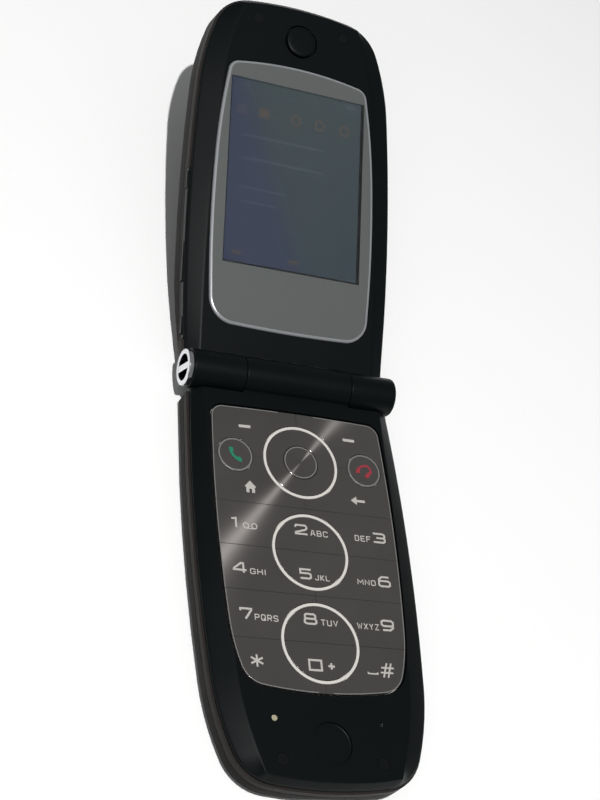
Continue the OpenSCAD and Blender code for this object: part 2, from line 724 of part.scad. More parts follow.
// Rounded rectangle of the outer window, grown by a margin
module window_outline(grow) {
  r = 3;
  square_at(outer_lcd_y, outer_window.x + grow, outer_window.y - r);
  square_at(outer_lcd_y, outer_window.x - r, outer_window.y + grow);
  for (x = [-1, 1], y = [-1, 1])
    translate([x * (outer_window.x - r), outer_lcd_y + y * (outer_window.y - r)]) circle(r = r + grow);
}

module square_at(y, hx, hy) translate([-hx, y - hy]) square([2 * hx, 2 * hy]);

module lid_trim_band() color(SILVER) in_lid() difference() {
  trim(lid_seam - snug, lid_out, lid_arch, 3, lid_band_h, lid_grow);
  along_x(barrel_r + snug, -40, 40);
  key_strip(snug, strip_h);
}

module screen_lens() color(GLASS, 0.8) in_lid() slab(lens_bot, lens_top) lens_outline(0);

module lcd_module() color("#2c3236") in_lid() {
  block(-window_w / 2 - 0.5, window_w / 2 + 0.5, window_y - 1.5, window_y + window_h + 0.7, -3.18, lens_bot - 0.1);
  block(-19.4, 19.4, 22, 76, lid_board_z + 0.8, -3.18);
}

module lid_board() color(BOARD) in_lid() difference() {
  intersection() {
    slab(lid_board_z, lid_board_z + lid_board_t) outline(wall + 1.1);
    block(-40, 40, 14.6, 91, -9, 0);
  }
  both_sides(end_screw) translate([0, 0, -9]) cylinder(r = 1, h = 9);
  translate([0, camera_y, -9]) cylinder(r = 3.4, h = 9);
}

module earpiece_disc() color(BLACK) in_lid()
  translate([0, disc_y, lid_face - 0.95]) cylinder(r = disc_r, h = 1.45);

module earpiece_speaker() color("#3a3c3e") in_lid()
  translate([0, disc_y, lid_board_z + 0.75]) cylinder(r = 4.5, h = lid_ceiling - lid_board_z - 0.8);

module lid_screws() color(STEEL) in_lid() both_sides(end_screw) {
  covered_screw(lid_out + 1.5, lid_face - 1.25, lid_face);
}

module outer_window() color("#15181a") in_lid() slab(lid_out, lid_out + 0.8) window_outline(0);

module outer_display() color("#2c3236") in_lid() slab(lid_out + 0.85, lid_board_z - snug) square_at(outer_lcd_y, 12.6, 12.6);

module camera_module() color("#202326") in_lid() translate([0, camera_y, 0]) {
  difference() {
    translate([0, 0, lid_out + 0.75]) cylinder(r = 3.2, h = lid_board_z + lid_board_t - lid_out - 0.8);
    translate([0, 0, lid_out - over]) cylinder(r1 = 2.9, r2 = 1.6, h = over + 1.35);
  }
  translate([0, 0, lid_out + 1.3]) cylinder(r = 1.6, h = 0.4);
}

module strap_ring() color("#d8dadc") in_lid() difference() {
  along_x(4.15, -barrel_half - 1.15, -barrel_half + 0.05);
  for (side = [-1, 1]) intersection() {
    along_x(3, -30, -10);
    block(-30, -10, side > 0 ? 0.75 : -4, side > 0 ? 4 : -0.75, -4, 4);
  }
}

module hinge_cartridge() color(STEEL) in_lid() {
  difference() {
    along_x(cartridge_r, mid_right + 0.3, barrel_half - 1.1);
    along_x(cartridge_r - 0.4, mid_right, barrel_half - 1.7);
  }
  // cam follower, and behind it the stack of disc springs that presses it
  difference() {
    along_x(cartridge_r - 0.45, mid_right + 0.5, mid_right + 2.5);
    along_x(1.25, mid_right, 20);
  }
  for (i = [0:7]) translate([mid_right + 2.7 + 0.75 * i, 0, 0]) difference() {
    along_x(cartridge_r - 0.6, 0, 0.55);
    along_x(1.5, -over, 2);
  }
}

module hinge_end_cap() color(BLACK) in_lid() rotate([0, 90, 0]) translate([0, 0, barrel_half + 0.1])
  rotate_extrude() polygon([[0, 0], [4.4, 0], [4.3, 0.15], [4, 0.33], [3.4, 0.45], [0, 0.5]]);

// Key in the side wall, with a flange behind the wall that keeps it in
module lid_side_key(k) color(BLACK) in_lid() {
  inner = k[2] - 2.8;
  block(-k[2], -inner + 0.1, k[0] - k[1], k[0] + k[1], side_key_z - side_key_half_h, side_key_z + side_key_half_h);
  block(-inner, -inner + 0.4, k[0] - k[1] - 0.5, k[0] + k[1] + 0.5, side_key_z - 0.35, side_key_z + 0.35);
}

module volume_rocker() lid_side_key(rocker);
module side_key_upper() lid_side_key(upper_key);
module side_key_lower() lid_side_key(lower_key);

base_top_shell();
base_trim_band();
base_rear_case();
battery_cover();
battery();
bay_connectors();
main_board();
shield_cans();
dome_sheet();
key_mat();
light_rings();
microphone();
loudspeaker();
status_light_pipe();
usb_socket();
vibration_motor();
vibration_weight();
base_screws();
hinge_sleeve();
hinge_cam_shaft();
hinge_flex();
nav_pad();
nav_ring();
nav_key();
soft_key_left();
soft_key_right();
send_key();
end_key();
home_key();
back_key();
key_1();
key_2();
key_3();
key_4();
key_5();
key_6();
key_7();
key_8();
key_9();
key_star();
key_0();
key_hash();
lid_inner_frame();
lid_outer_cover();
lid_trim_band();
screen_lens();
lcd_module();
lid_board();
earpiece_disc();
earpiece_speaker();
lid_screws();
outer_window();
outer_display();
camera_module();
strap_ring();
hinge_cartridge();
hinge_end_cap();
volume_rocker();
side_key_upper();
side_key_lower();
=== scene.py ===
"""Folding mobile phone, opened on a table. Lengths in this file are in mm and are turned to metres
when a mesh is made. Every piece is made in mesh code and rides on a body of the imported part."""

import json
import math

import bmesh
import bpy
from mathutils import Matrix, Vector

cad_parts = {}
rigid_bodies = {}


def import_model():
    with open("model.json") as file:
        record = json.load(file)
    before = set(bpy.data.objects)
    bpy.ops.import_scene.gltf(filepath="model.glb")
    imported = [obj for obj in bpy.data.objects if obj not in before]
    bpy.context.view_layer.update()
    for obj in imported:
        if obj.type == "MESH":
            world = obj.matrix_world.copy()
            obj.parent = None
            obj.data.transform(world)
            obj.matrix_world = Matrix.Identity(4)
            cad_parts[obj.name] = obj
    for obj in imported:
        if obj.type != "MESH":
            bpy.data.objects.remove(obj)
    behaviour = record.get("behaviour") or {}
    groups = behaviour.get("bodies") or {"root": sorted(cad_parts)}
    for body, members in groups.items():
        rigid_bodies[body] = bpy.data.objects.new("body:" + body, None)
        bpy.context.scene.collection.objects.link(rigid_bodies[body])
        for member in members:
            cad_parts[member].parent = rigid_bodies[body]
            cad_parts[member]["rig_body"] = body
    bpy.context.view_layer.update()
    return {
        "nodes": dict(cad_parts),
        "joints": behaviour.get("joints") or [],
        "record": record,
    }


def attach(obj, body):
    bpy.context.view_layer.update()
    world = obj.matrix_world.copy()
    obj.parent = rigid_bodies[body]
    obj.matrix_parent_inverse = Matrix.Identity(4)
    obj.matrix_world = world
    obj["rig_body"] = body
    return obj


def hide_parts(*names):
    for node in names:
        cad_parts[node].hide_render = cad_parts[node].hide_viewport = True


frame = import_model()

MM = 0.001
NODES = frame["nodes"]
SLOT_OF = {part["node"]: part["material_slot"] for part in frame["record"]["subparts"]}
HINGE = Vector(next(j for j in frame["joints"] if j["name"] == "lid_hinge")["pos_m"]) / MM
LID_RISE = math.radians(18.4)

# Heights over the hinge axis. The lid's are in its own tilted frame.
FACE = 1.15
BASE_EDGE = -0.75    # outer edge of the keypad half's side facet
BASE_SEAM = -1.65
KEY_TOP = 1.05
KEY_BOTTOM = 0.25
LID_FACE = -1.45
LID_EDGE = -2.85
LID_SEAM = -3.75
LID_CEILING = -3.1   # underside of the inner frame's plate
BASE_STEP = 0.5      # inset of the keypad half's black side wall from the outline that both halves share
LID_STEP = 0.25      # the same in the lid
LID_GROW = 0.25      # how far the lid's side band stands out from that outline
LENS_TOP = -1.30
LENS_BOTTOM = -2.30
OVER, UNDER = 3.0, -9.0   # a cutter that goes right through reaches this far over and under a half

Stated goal
Choose all lines containing the string "members" and copy them out.

Task solution
    for body, members in groups.items():
        for member in members:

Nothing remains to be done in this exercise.